** begin INFORMATION SUPPLIED **

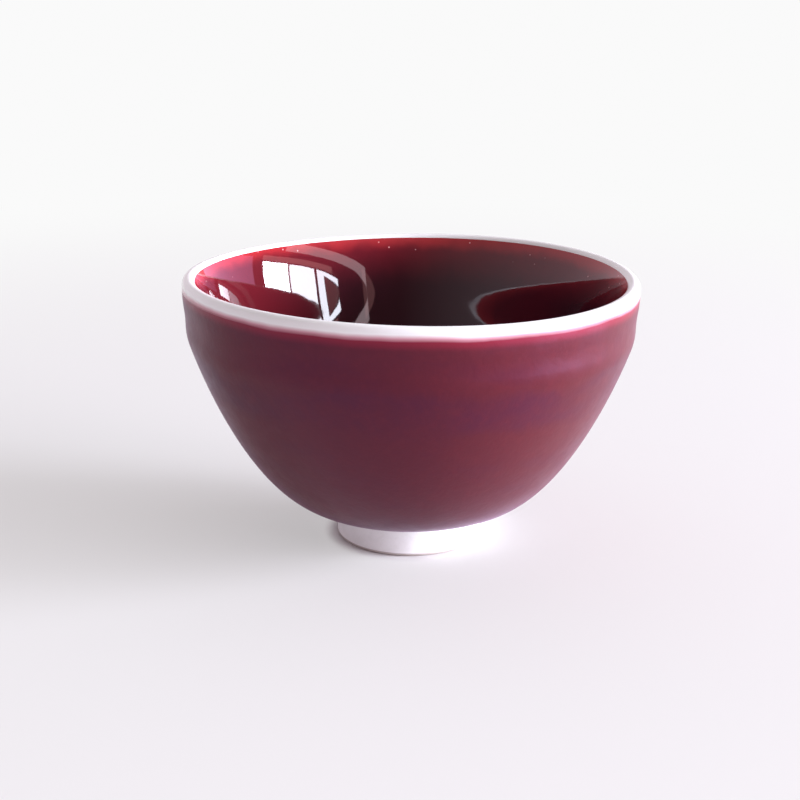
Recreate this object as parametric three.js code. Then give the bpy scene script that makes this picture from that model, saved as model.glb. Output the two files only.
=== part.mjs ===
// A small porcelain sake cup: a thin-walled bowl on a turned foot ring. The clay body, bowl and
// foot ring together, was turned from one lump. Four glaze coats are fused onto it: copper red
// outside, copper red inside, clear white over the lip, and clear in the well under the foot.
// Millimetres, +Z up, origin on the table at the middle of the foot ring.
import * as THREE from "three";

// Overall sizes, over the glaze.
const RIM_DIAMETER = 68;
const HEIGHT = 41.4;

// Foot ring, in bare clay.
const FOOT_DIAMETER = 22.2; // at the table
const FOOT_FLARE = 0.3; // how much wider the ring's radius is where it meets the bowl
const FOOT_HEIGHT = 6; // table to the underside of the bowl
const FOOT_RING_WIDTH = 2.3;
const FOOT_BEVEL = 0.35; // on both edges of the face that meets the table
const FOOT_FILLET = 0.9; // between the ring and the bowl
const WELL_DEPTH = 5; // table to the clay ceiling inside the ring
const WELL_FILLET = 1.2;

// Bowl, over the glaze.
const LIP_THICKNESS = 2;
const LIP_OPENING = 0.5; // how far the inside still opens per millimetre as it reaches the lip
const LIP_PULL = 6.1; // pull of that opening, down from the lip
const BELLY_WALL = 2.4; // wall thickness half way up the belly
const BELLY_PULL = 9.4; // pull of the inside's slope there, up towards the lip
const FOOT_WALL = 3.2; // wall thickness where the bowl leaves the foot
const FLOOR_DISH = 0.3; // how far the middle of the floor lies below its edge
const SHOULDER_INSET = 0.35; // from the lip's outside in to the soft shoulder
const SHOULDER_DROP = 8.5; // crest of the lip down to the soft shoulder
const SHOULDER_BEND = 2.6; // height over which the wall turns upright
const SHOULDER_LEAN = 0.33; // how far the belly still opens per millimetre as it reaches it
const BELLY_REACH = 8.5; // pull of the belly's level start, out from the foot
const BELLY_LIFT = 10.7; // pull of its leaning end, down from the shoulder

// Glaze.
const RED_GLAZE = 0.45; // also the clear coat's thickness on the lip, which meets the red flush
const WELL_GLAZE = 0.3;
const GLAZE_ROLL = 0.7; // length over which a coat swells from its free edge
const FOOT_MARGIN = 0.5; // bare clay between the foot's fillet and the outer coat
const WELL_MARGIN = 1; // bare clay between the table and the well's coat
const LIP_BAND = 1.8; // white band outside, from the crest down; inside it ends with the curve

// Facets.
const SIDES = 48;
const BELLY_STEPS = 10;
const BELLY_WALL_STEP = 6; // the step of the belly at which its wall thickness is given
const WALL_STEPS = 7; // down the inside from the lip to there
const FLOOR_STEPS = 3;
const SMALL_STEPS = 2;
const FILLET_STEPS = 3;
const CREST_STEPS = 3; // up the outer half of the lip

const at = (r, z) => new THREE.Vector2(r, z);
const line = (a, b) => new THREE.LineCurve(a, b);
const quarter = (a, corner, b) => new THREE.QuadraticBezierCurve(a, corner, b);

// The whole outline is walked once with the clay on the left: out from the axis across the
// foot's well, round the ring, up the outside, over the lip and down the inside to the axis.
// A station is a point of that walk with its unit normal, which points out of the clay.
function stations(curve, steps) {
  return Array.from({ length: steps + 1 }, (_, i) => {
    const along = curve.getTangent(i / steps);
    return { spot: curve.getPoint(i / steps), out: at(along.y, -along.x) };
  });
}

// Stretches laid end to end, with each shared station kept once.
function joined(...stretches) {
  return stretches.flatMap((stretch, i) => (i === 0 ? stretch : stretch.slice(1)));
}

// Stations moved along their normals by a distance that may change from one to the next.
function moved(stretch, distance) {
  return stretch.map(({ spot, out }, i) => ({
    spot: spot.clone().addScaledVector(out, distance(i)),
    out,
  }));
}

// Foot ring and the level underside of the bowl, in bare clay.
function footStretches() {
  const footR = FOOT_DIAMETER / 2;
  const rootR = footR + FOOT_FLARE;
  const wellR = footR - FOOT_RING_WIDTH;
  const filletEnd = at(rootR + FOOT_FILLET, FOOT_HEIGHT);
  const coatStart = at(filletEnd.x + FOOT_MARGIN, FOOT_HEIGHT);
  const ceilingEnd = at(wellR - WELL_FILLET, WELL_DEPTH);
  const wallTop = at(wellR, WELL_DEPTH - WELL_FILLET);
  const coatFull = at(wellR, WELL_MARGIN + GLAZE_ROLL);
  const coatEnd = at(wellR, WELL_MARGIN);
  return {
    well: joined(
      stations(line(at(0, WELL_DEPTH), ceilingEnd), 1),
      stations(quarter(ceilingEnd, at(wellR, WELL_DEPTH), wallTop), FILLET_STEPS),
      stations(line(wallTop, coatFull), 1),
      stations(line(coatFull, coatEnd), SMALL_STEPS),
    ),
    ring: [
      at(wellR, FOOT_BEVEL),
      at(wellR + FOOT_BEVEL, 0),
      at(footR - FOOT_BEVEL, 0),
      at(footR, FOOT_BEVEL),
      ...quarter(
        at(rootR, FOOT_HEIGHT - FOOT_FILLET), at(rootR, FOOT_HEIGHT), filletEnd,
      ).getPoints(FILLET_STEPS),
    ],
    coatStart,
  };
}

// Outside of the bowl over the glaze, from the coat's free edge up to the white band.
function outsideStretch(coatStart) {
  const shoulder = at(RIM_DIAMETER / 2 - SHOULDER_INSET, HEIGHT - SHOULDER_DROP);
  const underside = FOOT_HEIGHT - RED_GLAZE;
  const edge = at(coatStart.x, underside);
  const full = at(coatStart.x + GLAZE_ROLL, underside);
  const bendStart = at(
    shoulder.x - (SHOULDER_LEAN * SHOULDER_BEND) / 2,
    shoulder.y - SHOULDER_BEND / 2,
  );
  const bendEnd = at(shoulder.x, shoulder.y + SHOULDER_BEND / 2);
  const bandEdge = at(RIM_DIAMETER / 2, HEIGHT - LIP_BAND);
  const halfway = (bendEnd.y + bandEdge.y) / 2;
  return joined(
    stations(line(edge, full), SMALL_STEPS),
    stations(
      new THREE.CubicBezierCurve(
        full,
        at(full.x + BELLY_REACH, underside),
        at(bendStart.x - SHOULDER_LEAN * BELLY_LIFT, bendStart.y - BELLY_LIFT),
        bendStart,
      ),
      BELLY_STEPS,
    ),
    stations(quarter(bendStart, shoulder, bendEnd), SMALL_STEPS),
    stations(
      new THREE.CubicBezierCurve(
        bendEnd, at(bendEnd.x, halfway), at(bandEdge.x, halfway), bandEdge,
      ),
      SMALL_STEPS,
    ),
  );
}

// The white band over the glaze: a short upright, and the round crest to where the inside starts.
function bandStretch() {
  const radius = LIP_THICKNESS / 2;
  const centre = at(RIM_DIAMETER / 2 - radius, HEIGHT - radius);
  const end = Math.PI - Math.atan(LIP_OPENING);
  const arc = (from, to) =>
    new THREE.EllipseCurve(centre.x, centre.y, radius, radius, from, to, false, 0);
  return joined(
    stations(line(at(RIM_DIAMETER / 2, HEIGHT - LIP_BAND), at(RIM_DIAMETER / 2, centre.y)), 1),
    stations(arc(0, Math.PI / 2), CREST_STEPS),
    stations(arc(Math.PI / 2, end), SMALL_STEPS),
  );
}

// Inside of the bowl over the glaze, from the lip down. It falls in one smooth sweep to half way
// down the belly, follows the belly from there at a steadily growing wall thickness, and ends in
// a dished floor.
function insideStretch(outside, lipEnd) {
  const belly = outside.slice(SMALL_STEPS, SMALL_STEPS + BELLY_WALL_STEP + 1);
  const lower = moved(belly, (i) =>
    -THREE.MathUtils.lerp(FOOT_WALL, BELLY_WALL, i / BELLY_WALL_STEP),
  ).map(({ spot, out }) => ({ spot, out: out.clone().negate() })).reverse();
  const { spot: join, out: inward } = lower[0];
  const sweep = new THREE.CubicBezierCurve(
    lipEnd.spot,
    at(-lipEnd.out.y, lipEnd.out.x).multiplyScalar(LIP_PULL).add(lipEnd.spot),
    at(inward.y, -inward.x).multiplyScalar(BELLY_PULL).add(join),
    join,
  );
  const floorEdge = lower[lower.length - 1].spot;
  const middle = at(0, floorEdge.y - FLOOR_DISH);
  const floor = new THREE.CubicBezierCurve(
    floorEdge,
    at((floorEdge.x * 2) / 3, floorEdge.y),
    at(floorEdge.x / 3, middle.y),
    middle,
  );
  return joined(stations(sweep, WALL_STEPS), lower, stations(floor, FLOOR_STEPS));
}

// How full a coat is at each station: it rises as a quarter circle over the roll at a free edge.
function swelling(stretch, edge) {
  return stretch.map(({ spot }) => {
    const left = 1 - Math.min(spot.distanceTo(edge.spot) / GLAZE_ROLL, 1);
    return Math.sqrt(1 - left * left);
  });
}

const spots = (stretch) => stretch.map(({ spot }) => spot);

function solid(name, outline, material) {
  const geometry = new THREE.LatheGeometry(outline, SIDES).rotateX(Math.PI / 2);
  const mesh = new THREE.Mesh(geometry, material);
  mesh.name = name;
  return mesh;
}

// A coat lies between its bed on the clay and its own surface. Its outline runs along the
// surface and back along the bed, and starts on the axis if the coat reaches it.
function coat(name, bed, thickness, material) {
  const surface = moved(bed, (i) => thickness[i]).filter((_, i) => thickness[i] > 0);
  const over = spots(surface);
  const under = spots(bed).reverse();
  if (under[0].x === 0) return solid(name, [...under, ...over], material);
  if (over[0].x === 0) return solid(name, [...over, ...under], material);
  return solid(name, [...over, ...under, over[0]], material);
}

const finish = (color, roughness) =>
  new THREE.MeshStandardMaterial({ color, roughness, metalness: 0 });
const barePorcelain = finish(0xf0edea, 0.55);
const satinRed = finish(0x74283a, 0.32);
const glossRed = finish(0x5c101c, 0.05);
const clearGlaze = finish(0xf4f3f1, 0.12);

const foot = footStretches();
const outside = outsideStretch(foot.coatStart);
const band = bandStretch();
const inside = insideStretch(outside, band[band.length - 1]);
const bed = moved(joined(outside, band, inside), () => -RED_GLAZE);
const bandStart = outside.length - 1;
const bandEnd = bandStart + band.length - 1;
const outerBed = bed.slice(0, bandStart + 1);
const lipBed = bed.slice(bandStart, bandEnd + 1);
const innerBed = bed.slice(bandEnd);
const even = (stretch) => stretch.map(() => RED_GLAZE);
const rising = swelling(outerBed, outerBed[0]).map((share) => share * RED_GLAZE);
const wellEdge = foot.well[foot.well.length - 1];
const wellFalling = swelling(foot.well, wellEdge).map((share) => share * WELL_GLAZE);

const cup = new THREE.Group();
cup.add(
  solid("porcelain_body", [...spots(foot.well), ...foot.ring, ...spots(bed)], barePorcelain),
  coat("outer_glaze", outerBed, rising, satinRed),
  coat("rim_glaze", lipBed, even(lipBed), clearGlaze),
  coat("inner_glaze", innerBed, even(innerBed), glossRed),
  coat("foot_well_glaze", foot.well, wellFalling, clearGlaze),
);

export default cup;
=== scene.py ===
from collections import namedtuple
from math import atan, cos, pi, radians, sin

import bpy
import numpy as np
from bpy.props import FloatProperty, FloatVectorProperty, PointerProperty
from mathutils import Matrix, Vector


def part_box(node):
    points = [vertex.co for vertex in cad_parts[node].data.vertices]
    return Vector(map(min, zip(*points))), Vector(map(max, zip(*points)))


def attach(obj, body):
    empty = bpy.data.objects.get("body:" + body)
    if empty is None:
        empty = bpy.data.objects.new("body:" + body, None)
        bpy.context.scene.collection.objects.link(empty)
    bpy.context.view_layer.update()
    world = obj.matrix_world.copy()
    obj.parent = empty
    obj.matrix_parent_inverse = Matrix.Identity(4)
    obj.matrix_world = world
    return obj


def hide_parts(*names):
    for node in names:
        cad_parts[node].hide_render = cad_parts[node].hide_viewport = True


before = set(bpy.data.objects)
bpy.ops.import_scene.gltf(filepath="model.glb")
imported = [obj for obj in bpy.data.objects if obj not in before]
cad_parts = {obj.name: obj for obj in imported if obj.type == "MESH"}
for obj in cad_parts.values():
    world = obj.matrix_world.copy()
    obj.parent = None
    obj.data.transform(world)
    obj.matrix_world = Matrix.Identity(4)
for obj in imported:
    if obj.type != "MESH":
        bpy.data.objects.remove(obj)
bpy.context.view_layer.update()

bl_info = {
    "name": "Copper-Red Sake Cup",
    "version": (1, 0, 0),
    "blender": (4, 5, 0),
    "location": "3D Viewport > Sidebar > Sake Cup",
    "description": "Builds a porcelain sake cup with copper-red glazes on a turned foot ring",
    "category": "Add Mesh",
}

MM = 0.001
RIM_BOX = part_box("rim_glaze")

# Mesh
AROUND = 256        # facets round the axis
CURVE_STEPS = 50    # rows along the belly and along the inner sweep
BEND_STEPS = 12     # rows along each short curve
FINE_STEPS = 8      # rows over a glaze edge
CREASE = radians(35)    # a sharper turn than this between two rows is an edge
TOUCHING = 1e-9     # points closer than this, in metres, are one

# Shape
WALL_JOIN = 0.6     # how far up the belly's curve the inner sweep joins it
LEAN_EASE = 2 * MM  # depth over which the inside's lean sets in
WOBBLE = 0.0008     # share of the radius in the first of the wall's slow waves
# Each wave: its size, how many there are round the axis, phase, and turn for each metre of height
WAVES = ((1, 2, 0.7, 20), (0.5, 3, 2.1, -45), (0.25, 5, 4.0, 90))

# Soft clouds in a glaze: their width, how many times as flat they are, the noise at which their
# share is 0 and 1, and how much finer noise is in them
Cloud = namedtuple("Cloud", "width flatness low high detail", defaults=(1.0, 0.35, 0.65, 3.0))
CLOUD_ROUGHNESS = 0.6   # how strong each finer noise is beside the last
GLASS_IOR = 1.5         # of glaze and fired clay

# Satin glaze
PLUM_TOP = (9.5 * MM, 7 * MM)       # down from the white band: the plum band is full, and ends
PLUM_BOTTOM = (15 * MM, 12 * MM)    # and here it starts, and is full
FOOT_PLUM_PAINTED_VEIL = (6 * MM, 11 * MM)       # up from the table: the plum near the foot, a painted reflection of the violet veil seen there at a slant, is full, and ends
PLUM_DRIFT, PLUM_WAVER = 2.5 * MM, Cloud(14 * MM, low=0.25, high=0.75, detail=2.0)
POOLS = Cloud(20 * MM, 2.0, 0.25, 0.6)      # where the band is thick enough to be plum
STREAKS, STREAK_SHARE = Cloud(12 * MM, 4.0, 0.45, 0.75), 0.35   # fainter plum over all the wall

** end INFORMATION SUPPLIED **
** begin INFORMATION SUPPLIED **

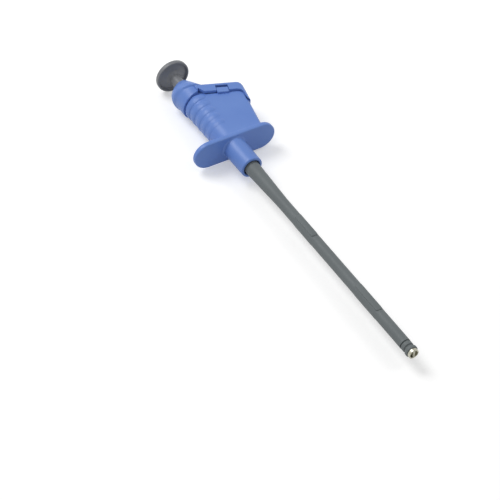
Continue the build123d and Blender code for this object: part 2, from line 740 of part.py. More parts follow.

** end INFORMATION SUPPLIED **

SHORT PROBLEM: Starting with the line that contains "Recreate this object", repeat each line exactly, and stop once the line that contains "const WELL_FILLET = 1.2;" has been repeated.

FULL OUTPUT:
Recreate this object as parametric three.js code. Then give the bpy scene script that makes this picture from that model, saved as model.glb. Output the two files only.
=== part.mjs ===
// A small porcelain sake cup: a thin-walled bowl on a turned foot ring. The clay body, bowl and
// foot ring together, was turned from one lump. Four glaze coats are fused onto it: copper red
// outside, copper red inside, clear white over the lip, and clear in the well under the foot.
// Millimetres, +Z up, origin on the table at the middle of the foot ring.
import * as THREE from "three";

// Overall sizes, over the glaze.
const RIM_DIAMETER = 68;
const HEIGHT = 41.4;

// Foot ring, in bare clay.
const FOOT_DIAMETER = 22.2; // at the table
const FOOT_FLARE = 0.3; // how much wider the ring's radius is where it meets the bowl
const FOOT_HEIGHT = 6; // table to the underside of the bowl
const FOOT_RING_WIDTH = 2.3;
const FOOT_BEVEL = 0.35; // on both edges of the face that meets the table
const FOOT_FILLET = 0.9; // between the ring and the bowl
const WELL_DEPTH = 5; // table to the clay ceiling inside the ring
const WELL_FILLET = 1.2;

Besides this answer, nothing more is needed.